The composer – who won her Oscar for Douglas McGrath’s “Emma” – will now turn her attention to Showtime miniseries “King Shaka,” executive produced by Antoine Fuqua. Based on a true story, it will see Charles Babalola as the founder of the Zulu empire.

“I am really looking forward to that, because I will be working in a musical language that’s completely new to me: Zulu music. My intention is to celebrate and to collaborate,” she tells Variety the following day, also mentioning her work on the late Jonathan Demme’s “Beloved,” based on the book by Toni Morrison.

“He was mad about music, lived and breathed it. He said: ‘Can you not use any classical instruments?’ They all derived from Africa. We put together this very experimental score, something you could only do with Jonathan, and he went: ‘That’s really wild. Let’s put it in the film’.”

To Portman, who also scored the likes of “The Cider House Rules” and “Chocolat,” there is something “powerful and nostalgic” about great film music.

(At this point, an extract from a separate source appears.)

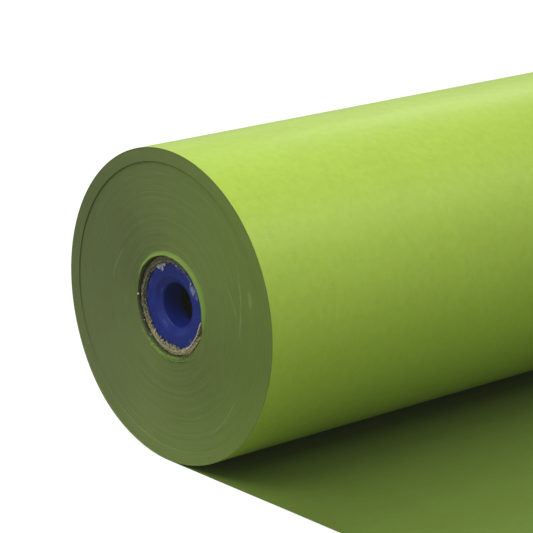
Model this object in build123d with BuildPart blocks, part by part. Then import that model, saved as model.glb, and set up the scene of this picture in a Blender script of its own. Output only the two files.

“If you write a piece of music and people end up liking it, that’s great. But I answer to the filmmakers. I am creating music that the film, I hope, really wants and needs. If I am serving anyone, that’s my master,” she says.

“What’s lovely is when you have a director who is generous with their time and able to talk about their intentions. It can be more difficult if they have a little bit of musical knowledge. Because then, they say: ‘Well, I love the cello and I don’t like the oboes.’”

Despite her experience, Portman still underlines the importance of intuition when it comes to her work.

“You either have it or not,” she states, mentioning another personal favorite.

“I loved working on ‘Never Let Me Go.’ I think I did catch something there, the spirit of loss, youth and love, and how much time one can have. In the middle of a story that’s very creepy and dark. But my music had very little to do with that.”

“It’s total instinct. It’s all we have. There are times when you are presented with a film you don’t resonate with so much and it’s good for me to dig deeper. But films like ‘Never Let Me Go’ or ‘Chocolat,’ they are easy. They give a lot to a composer.”

Portman used to describe herself as “gender-blind” in the past. But, as pointed out by Jungen, she has been “paving the way for her female colleagues” for many years now.

“When I was younger, I went through a phase of ignoring it. Now, I feel I have a duty to advocate for female composers and talk about it, about the fact that [the change] has taken so long and it has been so slow. I want to celebrate them,” she says.

“When they played [the medley of] my music here in Zurich, it felt so… feminine. But I have also written music that has real ‘balls,’ uses the whole orchestra and is really loud. I caught myself thinking: ‘Why aren’t they playing that?”

“Later, someone came up to me, saying: ‘We need your female voice.’ I don’t need to fight against that, which is probably what I have been doing for a lot of my career. We need that music as well.”